## begin
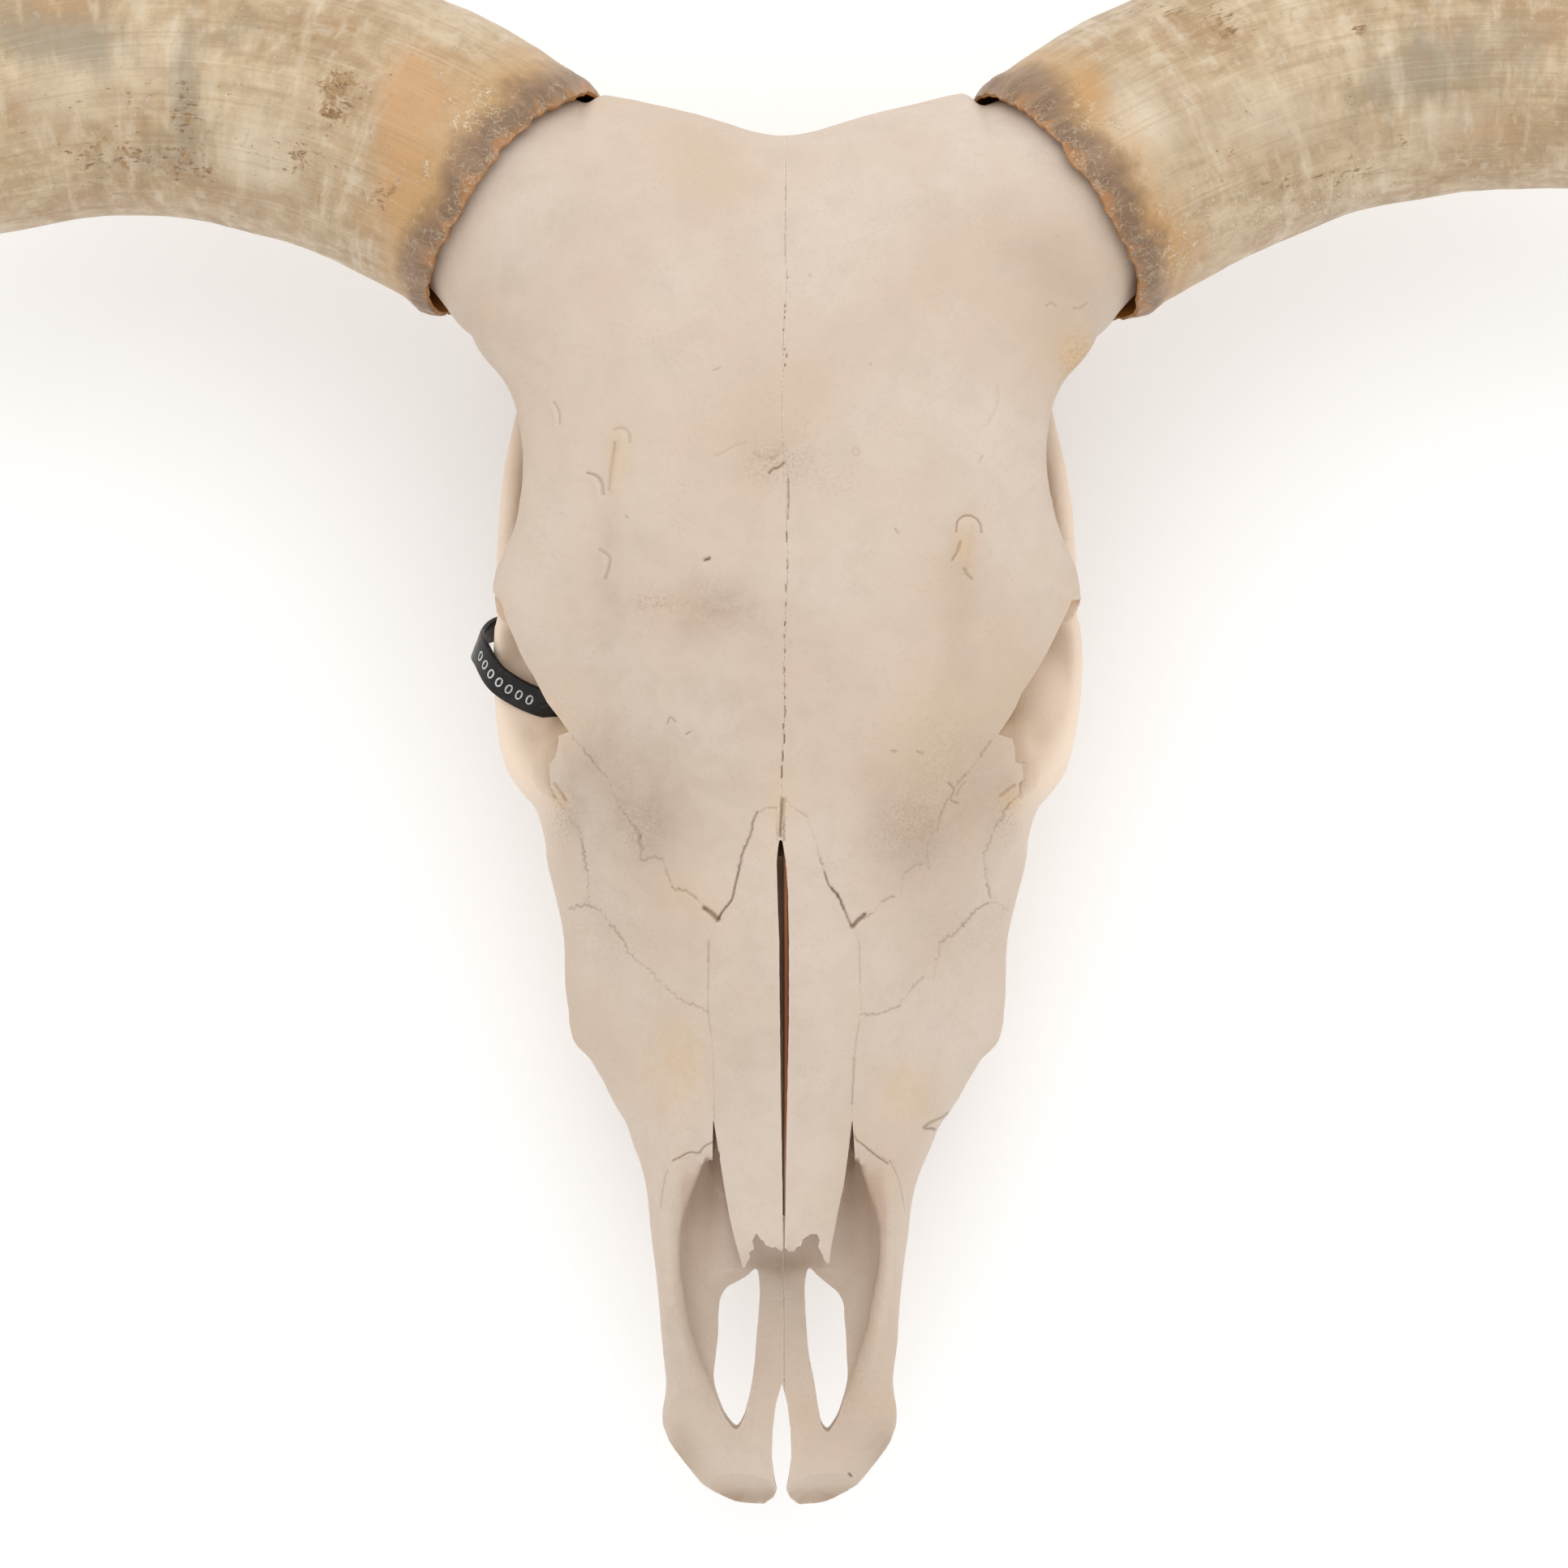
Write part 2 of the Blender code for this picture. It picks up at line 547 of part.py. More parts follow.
def horn_rings(side, profile, count, sides):
    """Round sections of the horn at count places along a profile of (distance, radius)."""
    keys, radii = zip(*profile)
    places = np.linspace(keys[0], keys[-1], count)
    widths = through(keys, radii, places)[:, 0]
    ahead = horn_line(side, places + 0.5) - horn_line(side, places - 0.5)
    rings = []
    for centre, run, radius in zip(horn_line(side, places), ahead, widths):
        run = Vector(run).normalized()
        across = run.cross(Vector((0, 0, 1))).normalized()
        up = across.cross(run)
        turn = [2 * math.pi * k / sides for k in range(sides)]
        rings.append([Vector(centre) + (across * math.cos(a) + up * math.sin(a)) * radius for a in turn])
    return rings


def horn_core(side):
    return loft("horn_core", horn_rings(side, CORE, 24, 24))


def horn_sheath(name, side, clearance=0.0):
    """A horn: solid towards the tip, hollow over the core, with an open rim."""
    outside = [(at, radius + clearance) for at, radius in SHEATH]
    bore = [(at, radius - clearance) for at, radius in SHEATH_BORE]
    outside[0] = (-clearance, outside[0][1])
    bore[0] = (-clearance, bore[0][1])
    return loft(name, horn_rings(side, bore, 7, 16)[::-1] + horn_rings(side, outside, 14, 16))


# ---------------------------------------------------------------- teeth and strap


# The row of cheek teeth of the left side from back to front: y of the back, length, width, lobes.
TEETH = [(27, 25, 2), (28, 25, 2), (25, 24, 2), (18, 21, 1), (17, 19, 1), (15, 15, 1)]
ROW_LINE = [(-150, 43), (-118, 48), (-89, 52), (-45, 56.5), (5, 59)]
SOCKET_DEPTH = 6.0


def tooth_row(name, side, clearance=0.0):
    """Six cheek teeth joined into a row, as one bar whose width swells at every lobe."""
    widths = []
    y = LAST_MOLAR
    for length, width, lobes in TEETH:
        for lobe in range(lobes):
            size = length / lobes
            for part, swell in ((0.04, 0.78), (0.3, 1.0), (0.7, 1.0)):
                widths.append((y - size * (lobe + part), width / 2 * swell))
        y -= length
    widths.append((y, TEETH[-1][1] / 2 * 0.6))
    rings = []
    for y, half in widths:
        x = through(*zip(*ROW_LINE), [y])[0, 0]
        low = (LAST_MOLAR - y) * math.tan(TOOTH_TILT)
        high = low + CROWN + SOCKET_DEPTH + clearance
        half += clearance
        section = [(-half, high), (-half, low + 3), (-half * 0.75, low), (half * 0.6, low + 1.5)]
        section += [(half, low + 1), (half, high)]
        rings.append([((x + u) * side, y, z) for u, z in section])
    return loft(name, rings)


STRAP_WIDTH = 12.0
STRAP_THICKNESS = 1.8
# The loop round the lower rim of the right orbit, as x, y, z.
STRAP_LOOP = [
    (-118, 51, 119), (-111.5, 41, 125), (-102.5, 35, 125), (-92.5, 31, 124), (-83.5, 29, 121), (-77, 33, 113),
    (-74.5, 42, 100), (-79, 51, 90), (-90, 58, 85), (-103, 62, 84), (-114, 61, 90), (-119.5, 56, 104),
]  # fmt: skip


def strap():
    """A flat plastic band closed round the rim of the orbit."""
    line = closed_curve(STRAP_LOOP, 3)
    middle = line.mean(axis=0)
    ahead = np.roll(line, -1, axis=0) - np.roll(line, 1, axis=0)
    plane = np.linalg.svd(line - middle)[2][2]
    rings = []
    for centre, run in zip(line, ahead):
        outward = Vector(np.cross(run, plane)).normalized()
        across = Vector(run).cross(outward).normalized()
        half, thick = across * STRAP_WIDTH / 2, outward * STRAP_THICKNESS / 2
        centre = Vector(centre)
        inner, outer = centre - thick, centre + thick
        rings.append([inner - half, inner + half, outer + half, outer - half])
    band = loft("tag_strap", rings, closed=True)
    paint(band, "black plastic", (0.02, 0.02, 0.022), 0.4)
    return band


# ---------------------------------------------------------------- colours, place on the floor


def paint(obj, name, colour, roughness):
    material = bpy.data.materials.get(name) or bpy.data.materials.new(name)
    material.use_nodes = True
    shader = material.node_tree.nodes["Principled BSDF"]
    shader.inputs["Base Color"].default_value = (*colour, 1)
    shader.inputs["Roughness"].default_value = roughness
    shader.inputs["Metallic"].default_value = 0
    obj.data.materials.clear()
    obj.data.materials.append(material)


def set_on_floor():
    """Moves everything so that the middle of the bottom of its bounding box is the origin."""
    objects = list(bpy.data.objects)
    corners = np.array([obj.matrix_world @ Vector(c) for obj in objects for c in obj.bound_box])
    low, high = corners.min(axis=0), corners.max(axis=0)
    for obj in objects:
        for vertex in obj.data.vertices:
            vertex.co -= Vector(((low[0] + high[0]) / 2, (low[1] + high[1]) / 2, low[2]))
        obj.data.update()


def main():
    for obj in list(bpy.data.objects):
        bpy.data.objects.remove(obj)
    bones = bones_of(bony_skull())
    for side, end in ((1, "left"), (-1, "right")):
        row = tooth_row(f"teeth_{end}", side)
        paint(row, "tooth", (0.72, 0.62, 0.47), 0.35)
        maxilla = bpy.data.objects[f"maxilla_{end}"]
        combined(maxilla, tooth_row("socket", side, SUTURE), "DIFFERENCE")
        largest_body(maxilla)
        paint(horn_sheath(f"horn_sheath_{end}", side), "horn", (0.55, 0.42, 0.27), 0.42)
    for bone in bones:
        paint(bone, "bone", (0.73, 0.61, 0.50), 0.6)
    strap()
    set_on_floor()


main()
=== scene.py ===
# %% [markdown]
# # The skull of a long-horned bull
# The object is a cleaned bull's skull without its lower jaw, as a museum shows it: pale dry bone,
# two long horns whose sheaths sit loosely on their bony cores, and a plastic seal strap through one
# eye socket. It lies on its cheek teeth, and the camera looks straight down on the forehead.
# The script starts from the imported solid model, which gives every bone its place. Each solid is then
# replaced by a finer piece with the real surface: pores, grooves, toothed sutures and stains.

import math

import bpy
import numpy as np
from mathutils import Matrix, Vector, noise


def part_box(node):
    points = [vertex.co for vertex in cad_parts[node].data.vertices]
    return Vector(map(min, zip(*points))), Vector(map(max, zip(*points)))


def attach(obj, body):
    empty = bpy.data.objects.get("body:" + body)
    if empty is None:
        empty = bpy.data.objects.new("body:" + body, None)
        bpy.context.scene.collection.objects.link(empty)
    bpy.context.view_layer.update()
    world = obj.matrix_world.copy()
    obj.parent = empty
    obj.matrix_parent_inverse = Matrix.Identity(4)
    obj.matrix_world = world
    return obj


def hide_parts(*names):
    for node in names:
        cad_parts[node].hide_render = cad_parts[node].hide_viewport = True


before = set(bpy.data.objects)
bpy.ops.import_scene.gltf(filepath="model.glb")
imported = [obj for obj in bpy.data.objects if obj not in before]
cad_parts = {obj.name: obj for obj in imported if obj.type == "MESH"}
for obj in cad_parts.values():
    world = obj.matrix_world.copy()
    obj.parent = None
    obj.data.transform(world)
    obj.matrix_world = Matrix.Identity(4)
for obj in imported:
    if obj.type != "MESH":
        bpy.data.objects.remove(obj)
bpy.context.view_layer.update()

# %% [markdown]
# ## One set of axes for everything
# The forms are drawn in millimetres, with X = 0 on the skull's midline, +X to the animal's left,
# +Y towards the poll and Z = 0 on the floor. The solid model was moved a little after it was drawn,
# to centre its box, so the same move is read back from its rows of teeth and used for every piece.

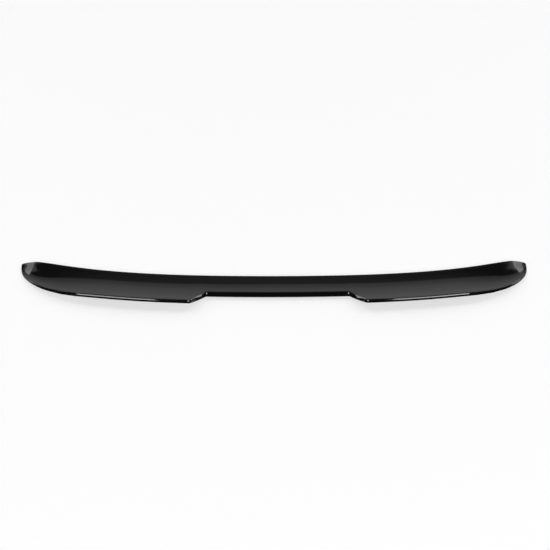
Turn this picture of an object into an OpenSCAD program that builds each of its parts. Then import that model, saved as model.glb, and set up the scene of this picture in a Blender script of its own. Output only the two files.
## end
What is being asked: Within the listing above, extract exactly the lines from the line with "for bone in" to the line with "points = [vertex.co", the two named lines included, and no others.

Exercise output:
    for bone in bones:
        paint(bone, "bone", (0.73, 0.61, 0.50), 0.6)
    strap()
    set_on_floor()


main()
=== scene.py ===
# %% [markdown]
# # The skull of a long-horned bull
# The object is a cleaned bull's skull without its lower jaw, as a museum shows it: pale dry bone,
# two long horns whose sheaths sit loosely on their bony cores, and a plastic seal strap through one
# eye socket. It lies on its cheek teeth, and the camera looks straight down on the forehead.
# The script starts from the imported solid model, which gives every bone its place. Each solid is then
# replaced by a finer piece with the real surface: pores, grooves, toothed sutures and stains.

import math

import bpy
import numpy as np
from mathutils import Matrix, Vector, noise


def part_box(node):
    points = [vertex.co for vertex in cad_parts[node].data.vertices]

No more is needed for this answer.